* DIRECTIONS: In the listing below, find the line containing "attach(piece, body)" and the line containing "# ---- mouldings". Repeat exactly those two lines and every line between them, nothing more.

* RECORDED DATA:

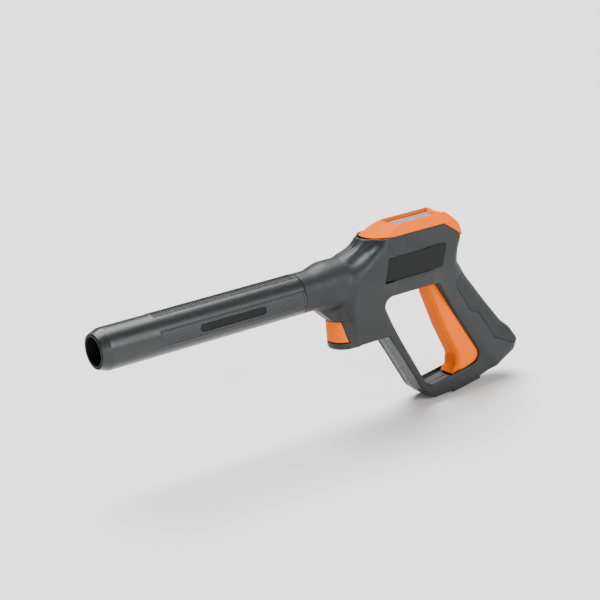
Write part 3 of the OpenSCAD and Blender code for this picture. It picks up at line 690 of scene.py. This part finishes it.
MATERIALS = {name: material(name, *finish, **more) for name, finish, more in (
    ("charcoal_plastic", ((0.014, 0.0146, 0.0156), 0.46, 1500, 0.45), {"specular": 0.32}),
    ("inlay_plastic", ((0.004, 0.0042, 0.0045), 0.55, 900, 0.5), {"specular": 0.2}),
    ("orange_plastic", ((0.88, 0.145, 0.0), 0.5, 1500, 0.3), {"shade": 0.04, "specular": 0.02}),
    ("grip_rubber", ((0.016, 0.0165, 0.0172), 0.6, 700, 0.6), {"specular": 0.3}),
    ("seal_rubber", ((0.015, 0.015, 0.016), 0.5, 900, 0.3), {}),
    ("brass_parts", ((0.68, 0.46, 0.19), 0.3, 1400, 0.3), {"metallic": 1}),
    ("steel_parts", ((0.55, 0.56, 0.58), 0.32, 1400, 0.3), {"metallic": 1}),
    ("display_lens", ((0.93, 0.95, 0.97), 0.08, 900, 0.02), {"gloss_spread": 0.03}),
    ("display_panel", ((0.5, 0.53, 0.56), 0.3, 900, 0.1), {}),
    ("circuit_board", ((0.02, 0.12, 0.05), 0.35, 900, 0.2), {}),
)}


def print_bars(made):
    """Adds plain pale and dark bars along the display, each colour set by its place on a ramp."""
    tree = made.node_tree
    shader = tree.nodes["Principled BSDF"]
    coords = tree.nodes["Texture Coordinate"]
    bars = tree.nodes.new("ShaderNodeTexWave")
    bars.bands_direction = "Y"
    bars.inputs["Scale"].default_value = 50
    bars.inputs["Distortion"].default_value = 0
    link(tree, coords, "Object", bars, "Vector")
    ramp = tree.nodes.new("ShaderNodeValToRGB")
    stops = ((0.25, (0.2, 0.24, 0.3, 1)), (0.4, (0.78, 0.8, 0.83, 1)))
    for element, (position, colour) in zip(ramp.color_ramp.elements, stops):
        element.position = position
        element.color = colour
    link(tree, bars, "Fac", ramp, "Fac")
    link(tree, ramp, "Color", shader, "Base Color")


def make_clear(made):
    """Turns a finish into clear plastic."""
    made.node_tree.nodes["Principled BSDF"].inputs["Transmission Weight"].default_value = 0.92


BARREL_FINISH = material("barrel_plastic", (0.012, 0.0125, 0.0134), 0.34, 1500, 0.3, specular=0.42)
# Finish of the ribbed panels: the charcoal plastic painted lighter, a painted highlight that offsets the
# shade the ribs cast on each other.
RIBBED_LIGHTENED_FINISH = material("knurled_plastic_painted_light", (0.034, 0.035, 0.037), 0.42, 1500, 0.3, specular=0.45)
print_bars(MATERIALS["display_panel"])
make_clear(MATERIALS["display_lens"])


def finish_piece(piece, body, slot, *nodes, variant=None):
    """Gives a new piece its slot's finish or a variant of it and its body, and hides the CAD nodes it
    replaces.
    """
    piece.data.materials.append(variant or MATERIALS[slot])
    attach(piece, body)
    if nodes:
        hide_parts(*nodes)


# ---- mouldings --------------------------------------------------------------

def make_mouldings():
    """Makes the pieces that take the place of plainer CAD nodes, and the lips beside the button."""
    left, right = ((-458, 0, -137), (-205, 26, 38)), ((-458, -26, -137), (-205, 1, 38))
    shell = moulded("housing_left_shell", housing(1), *left)
    finish_piece(shell, "gun", "charcoal_plastic", "housing_left")
    shell = moulded("housing_right_shell", housing(-1), *right)
    finish_piece(shell, "gun", "charcoal_plastic", "housing_right")
    cover = moulded("top_cover_shell", cover_form, (-390, -26, 18), (-281, 26, 45), FINE_STEP)
    finish_piece(cover, "gun", "orange_plastic", "top_cover")
    bow = moulded("trigger_bow", trigger_form, (-410, -13, -122), (-344, 13, 5), FINE_STEP)
    finish_piece(bow, "trigger", "orange_plastic", "trigger")
    cap = moulded("release_button_cap", button_form, (-256, -17, -56), (-239, 17, -32), FINEST_STEP)
    finish_piece(cap, "hose_release", "orange_plastic", "release_button")
    sleeve = moulded("grip_rubber_sleeve", insert_form, (-458, -24, -108), (-374, 24, -8), FINE_STEP)
    finish_piece(sleeve, "gun", "grip_rubber", "grip_insert")
    finish_piece(make_sleeve(), "gun", "charcoal_plastic", "barrel_sleeve", variant=BARREL_FINISH)
    for word, side in (("left", 1), ("right", -1)):
        finish_piece(button_lip("button_lip_" + word, side), "gun", "charcoal_plastic")
        # The ribbed panels take the lighter copy of the charcoal plastic, painted light over the ribs' own
        # shade.
        finish_piece(make_ribbed_panel("knurled_panel_" + word, side), "gun", "charcoal_plastic",
                     "barrel_panel_" + word, variant=RIBBED_LIGHTENED_FINISH)


def paint_nodes():
    """Gives each CAD node that stays its own finish."""
    slots = {s["node"]: s["material_slot"] for s in frame["record"]["subparts"]}
    for name, node in frame["nodes"].items():
        for slot in node.material_slots:
            slot.material = MATERIALS[slots[name]]


# ---- studio -----------------------------------------------------------------

# Strengths of the sky, of the two suns and of the soft box in front.
WORLD, SUN_TOP, SUN_SIDE, FRONT = 0.25, 7.0, 2.5, 5
GUN_MIDDLE = (-0.22, 0, -0.03)
FLOOR_REACH, FLOOR_LEVEL = 12, -0.1372

# The camera: the direction from the gun back to it, its roll, its place and its lens.
AZIMUTH, ELEVATION, ROLL = math.radians(33.47), math.radians(17.11), math.radians(-5.05)
CAMERA_PLACE = (0.6532, 1.3088, 0.4764)
LENS, SENSOR = 109.05, 36


def level_axes(back):
    """The level axis to the right and the axis up, for something that looks away from back."""
    right = np.cross((0, 0, 1), back)
    right /= np.linalg.norm(right)
    return right, np.cross(back, right)


def stand(made, right, up, back, place):
    """Turns an object's own axes to the given ones and puts it at a place."""
    matrix = Matrix.Identity(4)
    for column, values in enumerate((right, up, back, place)):
        for row in range(3):
            matrix[row][column] = values[row]
    made.matrix_world = matrix


def camera():
    """Looks down on the gun's left side from the front."""
    back = np.array([math.sin(AZIMUTH) * math.cos(ELEVATION), math.cos(AZIMUTH) * math.cos(ELEVATION),
                     math.sin(ELEVATION)])
    right, up = level_axes(back)
    turned_right = math.cos(ROLL) * right + math.sin(ROLL) * up
    turned_up = math.cos(ROLL) * up - math.sin(ROLL) * right
    data = bpy.data.cameras.new("camera")
    data.lens = LENS
    data.sensor_width = SENSOR
    made = add_object("camera", data)
    stand(made, turned_right, turned_up, back, CAMERA_PLACE)
    bpy.context.scene.camera = made


def area_light(name, place, target, size, power):
    """A soft box at a place, turned to a target."""
    data = bpy.data.lights.new(name, "AREA")
    data.shape = "RECTANGLE"
    data.size, data.size_y = size
    data.energy = power
    back = np.array(place) - np.array(target)
    back = back / np.linalg.norm(back)
    stand(add_object(name, data), *level_axes(back), back, place)


def sun(name, towards, spread_degrees, strength):
    """A broad, far light that lies in a direction as seen from the gun."""
    data = bpy.data.lights.new(name, "SUN")
    data.angle = math.radians(spread_degrees)
    data.energy = strength
    made = add_object(name, data)
    made.rotation_euler = Vector(towards).to_track_quat("Z", "Y").to_euler()


def studio():
    """A pale floor under a dim sky, with two broad suns and a soft box that gives the barrel its bands."""
    world = bpy.data.worlds.new("studio")
    world.use_nodes = True
    world.node_tree.nodes["Background"].inputs["Color"].default_value = (1, 1, 1, 1)
    world.node_tree.nodes["Background"].inputs["Strength"].default_value = WORLD
    bpy.context.scene.world = world
    mesh = bpy.data.meshes.new("floor")
    corners = [(x * FLOOR_REACH, y * FLOOR_REACH, FLOOR_LEVEL)
               for x, y in ((-1, -1), (1, -1), (1, 1), (-1, 1))]
    mesh.from_pydata(corners, [], [(0, 1, 2, 3)])
    floor = add_object("floor", mesh)
    floor.data.materials.append(material("floor_paper", (0.92, 0.92, 0.92), 0.8, 300, 0.05, shade=0.01))
    sun("overhead", (-0.3, -0.8, 1.9), 50, SUN_TOP)
    sun("side", (-0.6, 1.9, 0.9), 35, SUN_SIDE)
    area_light("front", (0.35, 1.5, 0.28), GUN_MIDDLE, (0.9, 0.35), FRONT)


# ---- build ------------------------------------------------------------------

camera()
studio()
paint_nodes()
make_mouldings()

* EXPECTED ANSWER:
    attach(piece, body)
    if nodes:
        hide_parts(*nodes)


# ---- mouldings --------------------------------------------------------------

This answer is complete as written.